* Begin DATA SHOWN *

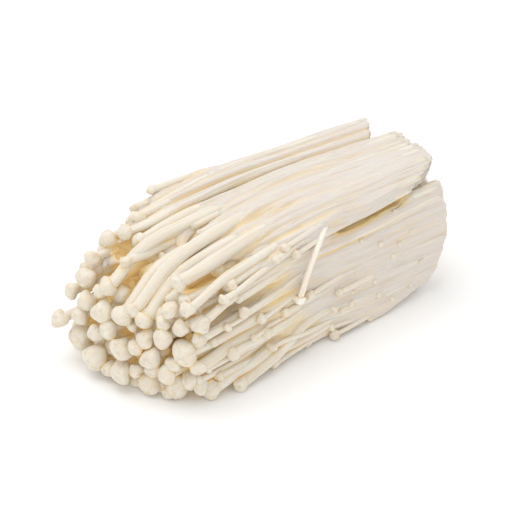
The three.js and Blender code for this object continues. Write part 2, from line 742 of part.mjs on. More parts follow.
/** Where the middle of a clump runs at x. */
function middleAt(clump, x) {
  const [u, v] = locate(STATION_START, ...middleOf(coreOutline(clump)));
  return placed(clump, x, u, v);
}

/** The point at x, u and v as a clump has moved. */
function placed(clump, x, u, v) {
  const [y, z] = place(x, u, v);
  const [shiftY, shiftZ] = shiftAt(clump, u, v, x);
  return new THREE.Vector3(x, y + shiftY, z + shiftZ);
}

/** The fused core of a clump: its outline at the base, carried along the stems and drawn in. */
function coreSolid(clump) {
  const outline = coreOutline(clump);
  const middle = middleOf(outline);
  const rings = CORE_RINGS.map(([share, drawn]) =>
    outline.map((point) => {
      const [inY, inZ] = [0, 1].map((c) => mix(middle[c], point[c], drawn));
      const [u, v] = locate(STATION_START, inY, inZ);
      const front = capFront(...place(FRONT_X, u, v)) + CORE_SETBACK;
      const x = mix(front, baseEnd(clump, u, v) - CORE_END_INSET, share);
      return placed(clump, x, u, v);
    }),
  );
  return skin(rings);
}

/** The flat underside that the weight of the bunch has pressed into its lowest stems. */
function restPad() {
  const length = REST_X[1] - REST_X[0];
  const pad = new THREE.BoxGeometry(length, 2 * REST_HALF_WIDTH, REST_DEPTH);
  pad.translate((REST_X[0] + REST_X[1]) / 2, 0, REST_DEPTH / 2);
  return toSolid(pad);
}

/** Everything below the table's surface. */
function belowTable() {
  const block = new THREE.BoxGeometry(400, 200, 40);
  block.translate(0, 0, -20);
  return toSolid(block);
}

/** The largest body of a solid, without the scraps that a cut can leave. */
function largestBody(solid) {
  const bodies = solid.decompose();
  bodies.sort((a, b) => b.volume() - a.volume());
  return bodies[0];
}

// ---- The three clumps ----

function growBunch() {
  const random = randomSource(SEED);
  const mushrooms = [...fullLength(random), ...sideShorts(random)];
  layOut(mushrooms);
  return mushrooms;
}

/** A clump as one solid, with mushrooms that are thicker by grow. */
function clumpSolid(clump, grown, grow) {
  const pieces = grown.map(([path, m]) => mushroomSolid(path, m, grow));
  return wasm.Manifold.union([coreSolid(clump), ...pieces]);
}

const mushrooms = growBunch();
const solids = {};
const keepOut = [];
for (const clump of ["lower", "upper", "back"]) {
  const core = coreSolid(clump);
  const shown = mushrooms.filter((m) => m.clump === clump && !isHidden(m));
  const grown = shown.map((m) => [rootedPath(m, core), m]);
  if (clump === "upper") grown.push([strayPath(), STRAY]);
  let solid = clumpSolid(clump, grown, 0).subtract(belowTable());
  if (clump === "lower") solid = solid.add(restPad());
  for (const other of keepOut) solid = solid.subtract(other);
  solids[clump] = largestBody(solid);
  keepOut.push(clumpSolid(clump, grown, NODE_GAP));
}

const FLESH = { lower: 0xf2e8d4, upper: 0xf5ecda, back: 0xf3e7d0 };

const bunch = new THREE.Group();
for (const [clump, solid] of Object.entries(solids)) {
  const flesh = new THREE.MeshStandardMaterial({
    color: FLESH[clump],
    roughness: 0.5,
    metalness: 0,
  });
  const mesh = new THREE.Mesh(toGeometry(solid), flesh);
  mesh.name = `${clump}_clump`;
  bunch.add(mesh);
}

export default bunch;
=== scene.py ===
"""An enoki mushroom bunch lying on its side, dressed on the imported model.

Lengths are millimetres in this file and metres in the meshes. +X runs along the stems from the caps
to the cut base and +Z is up. The bunch is grown by the same rules and the same seeded random draws
as its solids, so every stem and cap lies where its solid does.
"""
import math
from types import SimpleNamespace as Record

import bpy
import numpy as np
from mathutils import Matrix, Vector


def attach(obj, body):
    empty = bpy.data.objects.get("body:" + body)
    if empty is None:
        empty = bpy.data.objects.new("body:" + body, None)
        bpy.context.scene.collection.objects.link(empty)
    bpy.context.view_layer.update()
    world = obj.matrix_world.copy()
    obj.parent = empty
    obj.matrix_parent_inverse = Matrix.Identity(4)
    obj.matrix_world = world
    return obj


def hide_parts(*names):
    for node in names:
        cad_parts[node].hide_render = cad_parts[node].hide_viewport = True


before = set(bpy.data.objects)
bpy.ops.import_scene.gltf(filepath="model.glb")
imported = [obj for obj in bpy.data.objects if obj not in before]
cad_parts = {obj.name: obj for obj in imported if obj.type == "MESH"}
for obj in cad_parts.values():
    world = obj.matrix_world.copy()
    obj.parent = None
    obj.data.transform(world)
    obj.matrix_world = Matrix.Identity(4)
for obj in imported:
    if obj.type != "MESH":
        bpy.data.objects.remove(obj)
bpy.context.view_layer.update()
MM = 0.001

# ---- The bunch's outline ----
HALF_WIDTH, BASE_HEIGHT = 28, 57
TOP_POWER, FOOT_POWER, OUTLINE_SAMPLES = 5, 9, 480
# Changes towards the caps: by how much, from where, and over what length.
NEAR_SPLAY, FOOT_SPLAY, FAR_SPLAY, SAG = (10, 25, 85), (5.5, 82, 40), (3, 30, 90), (6, 10, 80)
NEAR_TOP_SHARE, FOOT_SHARE = 0.7, 0.4
BASE_LOW_X, BASE_BULGE, BASE_BULGE_AT = 66.5, 13.5, 0.47
UPPER_END_X, UPPER_END_SKEW, UPPER_EDGE_TORN = 79, 10, 16
BACK_END_X, BACK_END_SKEW = 78, 16
FRONT_X, FRONT_MIDDLE_Y, FRONT_ROUND = -77, 12, 0.0075
FRONT_LEAN, FRONT_CORNER, FRONT_HEIGHT, CAP_INSET = 14, 25, 50, 2

# ---- The mushrooms ----
STEM_SPACING, STEM_RADIUS, STEM_RADIUS_SPREAD = 3.7, 1.45, 0.4
LEAST_SETBACK, UPPER_SETBACK, SETBACK_SPREAD = 5, 14, 30
TUCKED_FROM, TUCKED_BY, NEAR_TUCKED_FROM, NEAR_TUCKED_BY = 0.9, 0.15, 0.8, 0.25
DROOP_RUN, BASE_TAPER, FUSED_X, FUSED_SHARE, CLUMP_GAP = 17, 0.82, 40, 0.78, 0.6
SPLIT_NEAR_Z, SPLIT_SLOPE, SPLIT_Y = 46, 0.25, 9
LIFTS = {"lower": (0, 0, 0, 40), "upper": (-1, 0.8, 5, 40), "back": (0, 4.4, -62, 28)}
BACK_TILT, BACK_TILT_U, BACK_TILT_RUN = 0.45, 0.3, 0.4
CORNER_RISE_Z, CORNER_RISE_X, CORNER_RISE_RUN, CORNER_RISE_V, CORNER_RUN_V = 7, 25, 45, 0.45, 0.35
CORNER_TOP_SHARE, CORNER_TOP_V, CORNER_TOP_RUN = 0.25, 0.8, 0.2
SHORT_SHOWS = 50
SEAT_JITTER, END_RAGGED = 0.7, 1.6
WANDER, WAVE, SHORT_WANDER, GATHER_RUN = (0.5, 1.4), (55, 105), 0.3, 45
FILL_CAP_RADIUS, FILL_CAP_SPREAD, CAP_ROOM = (3.4, 2.3), 0.5, 0.75
STATION_STEP, BASE_X, STATION_COUNT = 4, 80, 43
RELAX_ROUNDS, PUSH, LISTED_GIVE = 44, 0.3, 0.4
EVENING, PULL, CAP_PULL, CAP_PULL_RUN = 0.35, 0.05, 0.35, 8
SEED = 20417

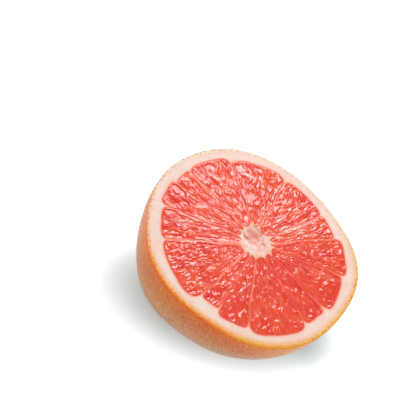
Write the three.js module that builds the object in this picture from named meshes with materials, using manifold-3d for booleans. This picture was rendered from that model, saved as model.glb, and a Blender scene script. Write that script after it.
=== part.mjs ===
// Half a grapefruit, cut across the middle, lying on its blossom end with the cut face up.
// Millimetres, +Z up. The origin is the middle of the small flat spot that it rests on.
import * as THREE from 'three';
import { mergeVertices } from 'three/addons/utils/BufferGeometryUtils.js';
import Module from 'manifold-3d';

const wasm = await Module();
wasm.setup();

// The peel, from the flat spot up to the cut
const meanRadius = 52.4;
const cutHeight = 51;
const flattened = 0.5; // what the flat spot takes off the round bottom
const fullness = 2.1; // 2 gives an ellipse in side view, more a squarer shoulder
const sidesAround = 84;
const stepsUp = 17;

// The middle of the cut face. The cut isn't quite square to the fruit's axis, so the face isn't
// straight above the flat spot, and everything on it is drawn about its own middle.
const face = { x: 4.1, y: 3.4 };

// The cut face isn't a true circle: each wave adds size * cos(times * (angle - at)) to its radius
const outlineWaves = [
  { times: 1, size: 0.3, at: 240 },
  { times: 2, size: 1.1, at: 22 },
  { times: 3, size: 0.55, at: 26.5 },
  { times: 4, size: 0.75, at: 45 },
  { times: 5, size: 0.5, at: 33.5 },
  { times: 7, size: 0.2, at: 36 },
];

// The pithy core, a little off the middle of the face, with a shallow hollow in it
const core = { x: -0.5, y: 2.5, radius: 9.8, tipRadius: 6.0 };
const coreHollow = { x: -2.4, y: 3.4, halfLength: 5.6, halfWidth: 5.0, depth: 1.2 };

// The flesh stands a little proud of the pith, with a thin groove over each membrane
const fleshRise = 0.6;
const fleshRounding = 0.2;
const fleshRoot = 3; // how far each segment's solid reaches down into the half before it is joined
const membraneThickness = 0.8;
const shoulder = 1.2; // a segment's outer corners start to round this far inside the pith
const cornerReach = 1.3; // how squarely they round: the pulls along the wall
const crownReach = 0.58; // and along the outer end

// One entry for each segment, anticlockwise. angle and radius are where the membrane at its
// clockwise side meets the pith, coreAngle is where that membrane leaves the core, and crown is the
// radius of the flesh midway to the next membrane. tip is for a segment that reaches further in.
const segments = [
  { angle: 0, radius: 39.5, coreAngle: 0, crown: 46.1 },
  { angle: 28, radius: 45.4, coreAngle: 28, crown: 48.2 },
  { angle: 53.7, radius: 44.6, coreAngle: 44, crown: 45.0 },
  { angle: 70.5, radius: 43.4, coreAngle: 65, crown: 44.8, tip: 3.0 },
  { angle: 102.5, radius: 42.5, coreAngle: 113, crown: 45.8 },
  { angle: 140.4, radius: 43.7, coreAngle: 139, crown: 46.8 },
  { angle: 170.7, radius: 45.4, coreAngle: 169, crown: 46.3 },
  { angle: 184, radius: 46.0, coreAngle: 188, crown: 47.6 },
  { angle: 202.8, radius: 43.7, coreAngle: 209, crown: 46.1 },
  { angle: 225.7, radius: 44.0, coreAngle: 237, crown: 46.4 },
  { angle: 266.8, radius: 38.8, coreAngle: 269, crown: 41.6 },
  { angle: 280.4, radius: 41.0, coreAngle: 286, crown: 44.3 },
  { angle: 301.3, radius: 41.6, coreAngle: 304, crown: 45.9 },
  { angle: 341, radius: 42.4, coreAngle: 336, crown: 44.0 },
];

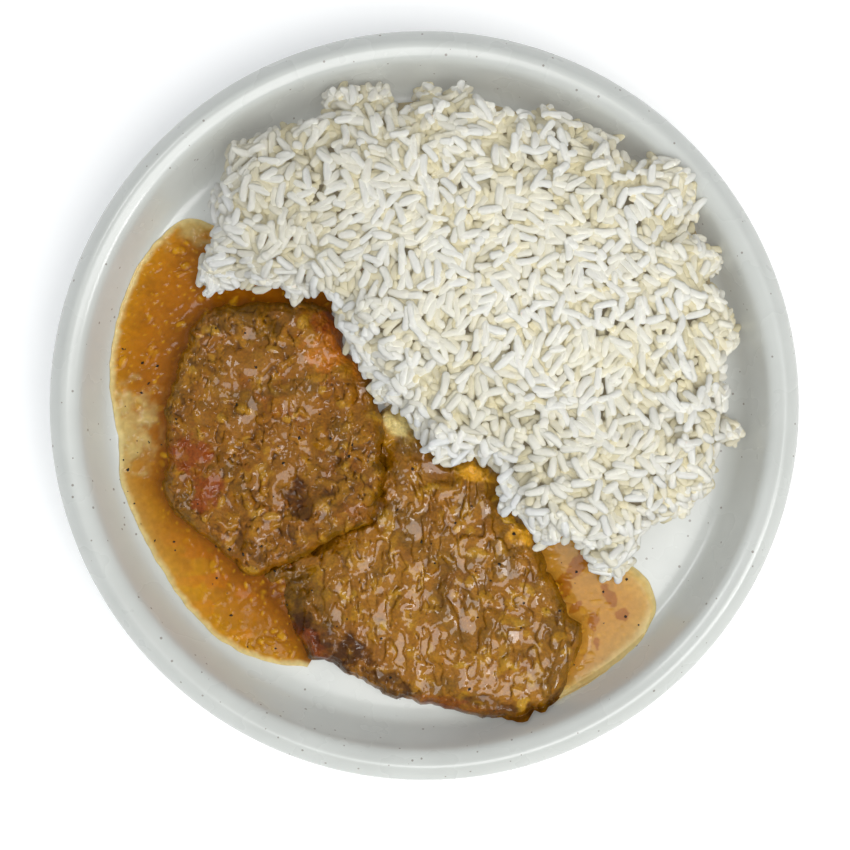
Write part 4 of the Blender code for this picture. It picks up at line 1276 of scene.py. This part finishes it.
def tint_by(tree, source, value, low, high):
    """Multiply a colour by an uneven grey from low to high."""
    spread = add_node(tree, "MapRange", {"Value": value, "To Min": low, "To Max": high})
    return add_node(tree, "VectorMath", {0: source, "Scale": spread["Result"]},
                    operation="SCALE")["Vector"]


def upward_normal(tree, share):
    """A piece's normals turned part of the way up, as light that passes through evens out
    the shade across it."""
    shape = add_node(tree, "NewGeometry", {})
    raised = add_node(tree, "VectorMath", {0: shape["Normal"], 1: (1 - share,) * 3,
                                           2: (0, 0, share)}, operation="MULTIPLY_ADD")
    return add_node(tree, "VectorMath", {0: raised["Vector"]}, operation="NORMALIZE")["Vector"]


def tinted_material(name, mottle_scale, shade, roughness, bump, coat=None, upward=0.0, **sockets):
    """Finish of a food: its painted tint, mottled, with uneven roughness and fine bump."""
    made, tree, shader = start_material(name, **sockets)
    paint = add_node(tree, "Attribute", {}, attribute_name="tint")
    mottle = add_group(tree, "mottle", Scale=mottle_scale, Detail=3.0)
    relief = {"Height": mottle, "Strength": bump[0], "Distance": bump[1]}
    if upward:
        relief["Normal"] = upward_normal(tree, upward)
    feed(tree, shader, {
        "Base Color": tint_by(tree, paint["Color"], mottle, *shade),
        "Roughness": add_group(tree, "mottle", Scale=0.4 * mottle_scale, Low=roughness[0],
                               High=roughness[1]),
        "Normal": add_node(tree, "Bump", relief)["Normal"]})
    if coat:
        wet = add_node(tree, "MapRange", {"Value": paint["Alpha"], "To Min": coat[0],
                                          "To Max": coat[1]})
        feed(tree, shader, {"Coat Weight": wet["Result"]})
    return made


def plate_material():
    """Off-white glaze: faint mottling, fine dark specks, an uneven semi-gloss, and a faint
    painted glow that lifts its shade.
    """
    made, tree, shader = start_material(
        "plate_glaze", Specular_IOR_Level=0.5, Coat_Weight=0.3, Coat_Roughness=0.12,
        Emission_Color=(1.0, 0.99, 0.95, 1.0), Emission_Strength=0.12)
    glaze_tone = add_node(tree, "Mix", {
        "Factor": add_group(tree, "mottle", Scale=55.0, Detail=4.0),
        "A": (*tone(180, 183, 178), 1), "B": (*tone(187, 190, 185), 1)}, data_type="RGBA")
    dark = add_node(tree, "Math", {0: add_group(tree, "specks", Scale=255.0, Size=0.13),
                                   1: add_group(tree, "specks", Scale=110.0, Size=0.055)},
                    operation="MAXIMUM")
    soft = add_node(tree, "Math", {0: dark["Value"], 1: 0.75}, operation="MULTIPLY")
    speckled = add_node(tree, "Mix", {"Factor": soft["Value"], "A": glaze_tone["Result"],
                                      "B": (*tone(92, 76, 60), 1)}, data_type="RGBA")
    ripple = add_node(tree, "Bump", {"Height": add_group(tree, "mottle", Scale=90.0, Detail=2.0),
                                     "Strength": 0.03, "Distance": 0.0004})
    feed(tree, shader, {"Base Color": speckled["Result"], "Normal": ripple["Normal"],
                        "Roughness": add_group(tree, "mottle", Scale=40.0, Low=0.24, High=0.32)})
    return made


def floor_material():
    """Pale matt floor with a faint glow and hardly any mottling."""
    made, tree, shader = start_material(
        "pale_floor", Roughness=0.9, Specular_IOR_Level=0.1, Emission_Color=(1, 1, 1, 1),
        Emission_Strength=0.2)
    base = add_node(tree, "RGB", {})["Color"]
    base.default_value = (0.93, 0.93, 0.93, 1)
    mottle = add_group(tree, "mottle", Scale=6.0)
    feed(tree, shader, {"Base Color": tint_by(tree, base, mottle, 0.99, 1.0)})
    return made


def make_floor():
    """A level square, wide enough to fill the picture, just under the foot ring."""
    reach = 4.0 / MM
    corners = np.array([(-1, -1), (1, -1), (1, 1), (-1, 1)]) * reach
    floor = build_mesh("floor", np.column_stack([corners, np.full(4, -0.2)]),
                       [np.array([[0, 1, 2, 3]])])
    floor.data.materials.append(floor_material())


# Lamps aimed at the plate's middle: place, side and power, colour, and what they light.
# A broad key at the right front, an even ceiling, a sheen on what is wet and two glints.
LAMPS = {
    "key": ((0.56, -0.36, 1.05), 0.95, 8.6, (1.0, 0.985, 0.95), "diffuse"),
    "ceiling": ((-0.3, -0.45, 1.05), 2.2, 9.4, (0.98, 1.0, 1.0), "diffuse"),
    "sheen": ((0.20, -0.36, 1.0), 0.66, 5.8, (1.0, 1.0, 1.0), "glossy"),
    "glint_right": ((0.75, -0.35, 0.95), 0.3, 3.0, (1.0, 1.0, 1.0), "glossy"),
    "glint_left": ((-0.5, 0.4, 1.1), 0.25, 1.6, (1.0, 1.0, 1.0), "glossy"),
}


def light_scene():
    """Soft studio light: square lamps and a pale surround."""
    world = bpy.data.worlds.new("surround")
    bpy.context.scene.world = world
    world.use_nodes = True
    feed(world.node_tree, world.node_tree.nodes["Background"],
         {"Color": (0.935, 0.98, 1.05, 1), "Strength": 0.395})
    for name, (place, size, energy, colour, part) in LAMPS.items():
        light = bpy.data.lights.new(name, "AREA")
        light.shape = "SQUARE"
        light.size = size
        light.energy = energy
        light.color = colour
        lamp = bpy.data.objects.new(name, light)
        lamp.location = place
        lamp.rotation_euler = (-Vector(place)).to_track_quat("-Z", "Y").to_euler()
        lamp.visible_glossy = part == "glossy"
        lamp.visible_diffuse = part == "diffuse"
        bpy.context.scene.collection.objects.link(lamp)
    bpy.context.scene.view_settings.view_transform = "Standard"
    bpy.context.scene.view_settings.look = "None"


def add_camera():
    """The camera looks straight down, so it isn't turned."""
    lens = bpy.data.cameras.new("camera")
    lens.sensor_width = 36.0
    lens.lens = CAMERA_LENS
    lens.clip_start = 0.01
    camera = bpy.data.objects.new("camera", lens)
    camera.location = [value * MM for value in CAMERA_PLACE]
    bpy.context.scene.collection.objects.link(camera)
    bpy.context.scene.camera = camera


add_camera()
light_scene()
make_floor()

meat = tinted_material("sauced_pork", 1000.0, (0.82, 1.12), (0.3, 0.5), (0.5, 0.0003),
                       coat=(0.05, 1.0), Specular_IOR_Level=0.1, Coat_Roughness=0.035,
                       Subsurface_Weight=0.05, Subsurface_Scale=0.001)
sauce = tinted_material("wet_gravy", 500.0, (0.93, 1.06), (0.2, 0.3), (0.1, 0.0002),
                        Specular_IOR_Level=0.1, Coat_Weight=0.2, Coat_Roughness=0.04,
                        Subsurface_Weight=0.05, Subsurface_Scale=0.001)
# The grains carry a faint warm painted glow that lifts their shade
grain = tinted_material("boiled_grain", 500.0, (0.735, 0.785), (0.25, 0.4), (0.15, 0.0002),
                        upward=0.6, Specular_IOR_Level=0.5, Subsurface_Weight=0.8,
                        Emission_Color=(1.0, 0.92, 0.72, 1.0), Emission_Strength=0.085,
                        Subsurface_Scale=0.002, Subsurface_Radius=(1.0, 0.95, 0.8))
grain.node_tree.nodes["Principled BSDF"].subsurface_method = "BURLEY"
pepper = tinted_material("black_pepper", 1500.0, (0.5, 1.4), (0.4, 0.6), (0.6, 0.0003),
                         Specular_IOR_Level=0.4)

make_plate(plate_material())
right = make_slice("slice_right_sauced", "right", RIGHT_SLICE, right_form, RIGHT_MARKS, 0.85, 200,
                   meat, "pork_slice_right")
left = make_slice("slice_left_sauced", "left", LEFT_SLICE, left_form, LEFT_MARKS, 0.65, 100,
                  meat, "pork_slice_left")
pool_left = make_pool("gravy_pool_left", "left", GRAVY_LEFT, GRAVY_LEFT_INNER, 500, 110, 300,
                      [left, right], sauce, "gravy_left")
pool_right = make_pool("gravy_pool_right", "right", GRAVY_RIGHT, GRAVY_RIGHT_INNER, 240, 100, 400,
                       [left, right], sauce, "gravy_right")
make_rice(grain, [pool_left, pool_right, left, right])
make_pepper(pepper, pepper_places([left, right, pool_left, pool_right]))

* End DATA SHOWN *

=== SHORT EXERCISE ===
Every line holding "collection" should be copied out.

=== EXERCISE ANSWER ===
        bpy.context.scene.collection.objects.link(empty)
        bpy.context.scene.collection.objects.link(lamp)
    bpy.context.scene.collection.objects.link(camera)